Quelles sont les particularités de vos équipes dédiées ?
Thierry Grimaux : L’équipe «Gestion de crise» de Valtus Transition compte une centaine de professionnels d’horizons divers : un tiers sont des mandataires sociaux, un tiers possèdent une dominante financière, le dernier tiers sont des spécialistes des ressources humaines. Un certain nombre d’entre eux possèdent plusieurs de ces compétences et agissent comme des CRO complets.
Tous nos collaborateurs ont en commun l’expérience vécue des situations de crise, et la capacité à les traiter. Ils ont fait le choix de travailler en indépendant : certains ont souhaité faire du management de crise leur profession, d’autres recherchent de nouvelles expériences entrepreneuriales. Cette large palette de compétences et d’appétences nous permet de sélectionner, en fonction de chaque société et de son contexte spécifique, la personne adaptée. En fonction de la problématique, les missions peuvent durer de 7 mois (pour les missions financières et RH) jusqu’à 18 mois (dans le cas d’intervention d’un mandataire social).

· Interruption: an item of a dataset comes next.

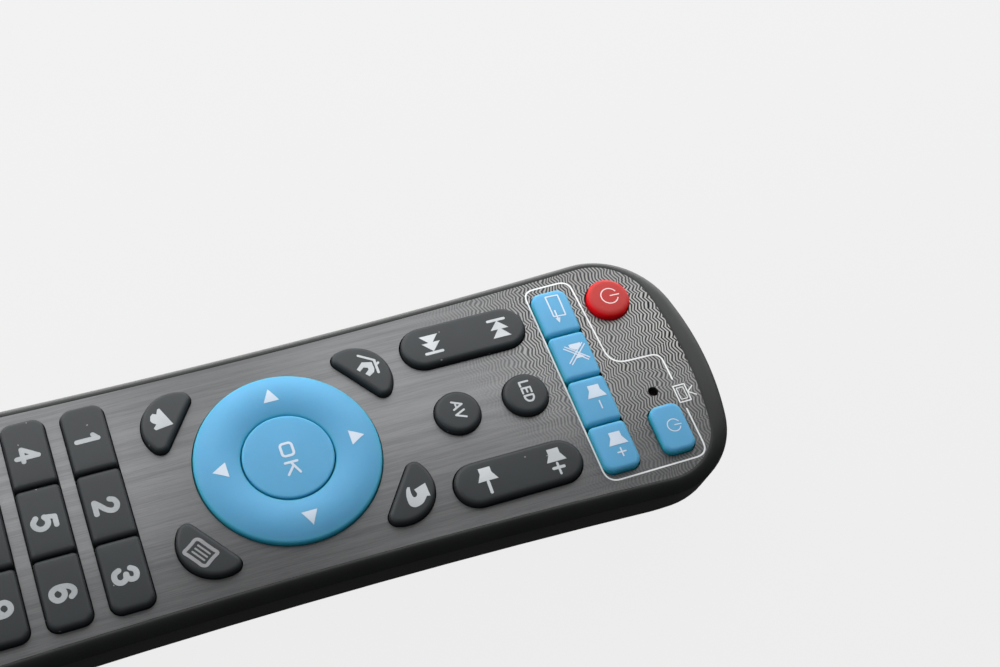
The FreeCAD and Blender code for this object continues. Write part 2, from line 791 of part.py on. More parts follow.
rear_plate_face = bay_rear + contact_thickness
front_plate_face = bay_front - contact_thickness
nodes["cell_left"] = cell(-cell_x, rear_plate_face, -1)
nodes["cell_right"] = cell(cell_x, front_plate_face, 1)


def biarc(start, t0, end, t1):
    """Two arcs from start to end that leave along t0, arrive along t1 and meet smoothly."""
    across = end - start
    total = t0 + t1
    reach = across.dot(total)
    bend = 2 * (1 - t0.dot(t1))
    handle = (math.sqrt(reach**2 + bend * across.dot(across)) - reach) / bend
    joint = (start + t0 * handle + end - t1 * handle) * 0.5
    arcs = []
    for a, b, knee in ((start, joint, start + t0 * handle), (joint, end, end - t1 * handle)):
        half = a.distanceToPoint(b) / 2
        middle = (a + b) * 0.5
        toward = knee - middle
        cosine = half / a.distanceToPoint(knee)
        rise = half * (1 - cosine) / math.sqrt(1 - cosine**2)
        arcs.append(Part.Arc(a, middle + toward.normalize() * rise, b).toShape())
    return arcs


def spring(x, base_y, toward):
    """Cone-shaped contact spring along Y: straight end, quarter bend, turns, quarter bend, straight end."""
    bend = spring_wire * 1.6
    straight = spring_wire * 1.2
    coil_length = spring_length - 2 * (bend + straight)
    quarters = spring_turns * 4

    def on_coil(q):
        share = q / quarters
        radius = spring_radius + (spring_tip_radius - spring_radius) * share
        angle = math.pi / 2 * q
        along = straight + bend + coil_length * share
        rate = 2 / math.pi / quarters
        drift = (spring_tip_radius - spring_radius) * rate
        climb = coil_length * rate
        point = V(radius * math.cos(angle), along, radius * math.sin(angle))
        heading = V(drift * math.cos(angle) - radius * math.sin(angle), climb,
                    drift * math.sin(angle) + radius * math.cos(angle))
        return point, heading.normalize()

    axis = V(0, 1, 0)
    first, first_heading = on_coil(0)
    last, last_heading = on_coil(quarters)
    foot_top = first - V(0, bend, 0) - first_heading * bend
    foot_top = V(foot_top.x, straight, foot_top.z)
    tip_start = last + last_heading * bend
    tip_start = V(tip_start.x, spring_length - straight, tip_start.z)
    edges = [Part.LineSegment(foot_top - axis * straight, foot_top).toShape()]
    edges += biarc(foot_top, axis, first, first_heading)
    for q in range(quarters):
        p0, h0 = on_coil(q)
        p1, h1 = on_coil(q + 1)
        edges += biarc(p0, h0, p1, h1)
    edges += biarc(last, last_heading, tip_start, axis)
    edges.append(Part.LineSegment(tip_start, tip_start + axis * straight).toShape())
    path = Part.Wire(edges)
    section = [
        foot_top - axis * straight + V(math.cos(math.pi / 3 * k), 0, math.sin(math.pi / 3 * k)) * (spring_wire / 2)
        for k in range(7)
    ]
    ring_wire = Part.makePolygon(section)
    coil = path.makePipeShell([ring_wire], True, False)
    samples = [on_coil(q / 4)[0] for q in range(quarters * 4 + 1)]
    gaps = [
        samples[i].distanceToPoint(samples[j]) - spring_wire
        for i in range(len(samples)) for j in range(i + 8, len(samples))
    ]
    print("least gap of the spring to itself, mm:", round(min(gaps), 2), "valid:", coil.isValid())
    if toward < 0:
        coil = coil.mirror(V(0, 0, 0), V(0, 1, 0))
    coil.translate(V(x, base_y, cell_z))
    return coil


def contact_plate(x, y0):
    half = contact_width / 2
    return block(x - half, x + half, y0, y0 + contact_thickness, contact_bottom, board_under)


front_plates_y = front_plate_face
nodes["front_spring_contact"] = joined([
    contact_plate(-cell_x, front_plates_y), spring(-cell_x, front_plate_face, -1)])
nodes["front_plate_contact"] = contact_plate(cell_x, front_plates_y)
bridge_half = cell_x + contact_width / 2
bridge = block(-bridge_half, bridge_half, bay_rear, rear_plate_face, bridge_bottom, roof_under - cell_floor_gap)
nodes["rear_bridge_contact"] = joined([bridge, spring(cell_x, rear_plate_face, 1)])

for name, shape in nodes.items():
    for solid in shape.Solids:
        if not solid.isValid():
            print("not valid:", name)
    shape.exportStep("parts/" + name + ".step")
print(len(nodes), "nodes")
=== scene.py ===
import math

import bmesh
import bpy
import numpy as np
from mathutils import Matrix, Vector


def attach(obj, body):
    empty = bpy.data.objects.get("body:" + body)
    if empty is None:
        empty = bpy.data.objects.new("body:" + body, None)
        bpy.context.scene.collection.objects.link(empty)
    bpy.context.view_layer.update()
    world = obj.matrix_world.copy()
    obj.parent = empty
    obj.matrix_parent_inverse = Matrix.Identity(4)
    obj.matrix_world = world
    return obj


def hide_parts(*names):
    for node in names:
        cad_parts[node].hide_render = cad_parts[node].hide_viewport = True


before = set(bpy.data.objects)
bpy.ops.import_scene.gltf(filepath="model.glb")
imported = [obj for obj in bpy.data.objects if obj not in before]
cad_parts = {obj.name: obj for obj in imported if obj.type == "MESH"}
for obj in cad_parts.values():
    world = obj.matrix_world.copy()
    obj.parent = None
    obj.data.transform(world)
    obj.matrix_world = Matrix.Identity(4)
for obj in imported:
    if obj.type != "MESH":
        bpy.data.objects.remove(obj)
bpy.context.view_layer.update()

# Top shell: the moulded black plastic rim round the face, with the deck that the keys come through
# and the lip that plugs into the bottom shell. Its outside is spark-eroded to a fine matt grain.


def arc_between(centre, start, end, count):
    """Points on the shorter arc about centre from start to end: the angle runs evenly."""
    a0 = math.atan2(start[1] - centre[1], start[0] - centre[0])
    a1 = math.atan2(end[1] - centre[1], end[0] - centre[0])
    a1 += 2 * math.pi * round((a0 - a1) / (2 * math.pi))
    angle = np.linspace(a0, a1, count)
    radius = math.dist(centre, start)
    return np.stack([centre[0] + radius * np.cos(angle), centre[1] + radius * np.sin(angle)], -1)


half_waist, half_length, side_arc = 21.65, 82.5, 1362.9


def hourglass(side, front, rear, corner, nose, split=-20.575):
    """Outline of the body in mm, pulled in by side, front and rear: hollow side arcs, corner arcs that
    touch them, and slightly domed ends. Runs anticlockwise from the middle of the rear end."""
    side_centre = np.array([half_waist + side_arc, 0.0])
    reach = side_arc + side
    half = []
    for sign, inset in ((-1, rear), (1, front)):
        tip = half_length - inset
        nose_centre = np.array([0.0, tip - nose])
        apart = np.linalg.norm(nose_centre - side_centre)
        r1, r2 = reach + corner, nose - corner
        along = (r1**2 - r2**2 + apart**2) / (2 * apart)
        axis = (nose_centre - side_centre) / apart
        centre = side_centre + axis * along + np.array([axis[1], -axis[0]]) * math.sqrt(r1**2 - along**2)
        on_side = side_centre + (centre - side_centre) / np.linalg.norm(centre - side_centre) * reach
        on_nose = nose_centre + (centre - nose_centre) / np.linalg.norm(centre - nose_centre) * nose
        end = arc_between(nose_centre, (0.0, tip), on_nose, 12)
        turn = arc_between(centre, on_nose, on_side, 18)
        run = np.concatenate([end[:-1], turn]) * (1, sign)
        half.append(run if sign < 0 else run[::-1])
    low, high = half[0][-1, 1], half[1][0, 1]
    y = np.concatenate([np.linspace(low, split, 13)[1:], np.linspace(split, high, 21)[1:-1]])
    x = side_centre[0] - np.sqrt(reach**2 - y**2)
    right = np.concatenate([half[0], np.stack([x, y], -1), half[1]])
    return np.concatenate([right, (right * (-1, 1))[-2:0:-1]])


def level(z, side, front, rear, corner, nose):
    """The outline at a height: a ring of points."""
    flat = hourglass(side, front, rear, corner, nose)
    return np.column_stack([flat, np.full(len(flat), z)])


def parallel(z, inset):
    """Outline the same distance inside the widest line all round."""
    return level(z, inset, inset, inset, 14.5 - inset, 52.0 - inset)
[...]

Comment accompagnez-vous vos clients dans le contexte actuel ?
Thierry Grimaux : Nous accompagnons nos clients en étant en permanence à leur côté, en leur restituant nos propres expériences et en leur montrant de nombreux cas qui se sont résolus de façon positive. Notre rôle est de les soutenir et de faire apparaître pour eux des pistes de résolution des difficultés, des nouveaux axes de développement. Pour cela, l’intervention, non seulement de manageurs de crise, mais également de personnes comprenant leur métier est essentielle.
Nous sommes de plus en plus sollicités, d’une part parce que le nombre de sociétés en difficulté augmente, mais également parce que les entreprises et leurs actionnaires ont de plus en plus le réflexe de faire appel à des structures comme les nôtres. Et les nouvelles solutions apportées par les banques pour gérer les crises, telles que les lendersled ou l’intervention de fonds de restructuration devraient augmenter cette demande. Ce réflexe vient encore un peu tard, mais il n’est jamais trop tard pour prendre de bonnes décisions.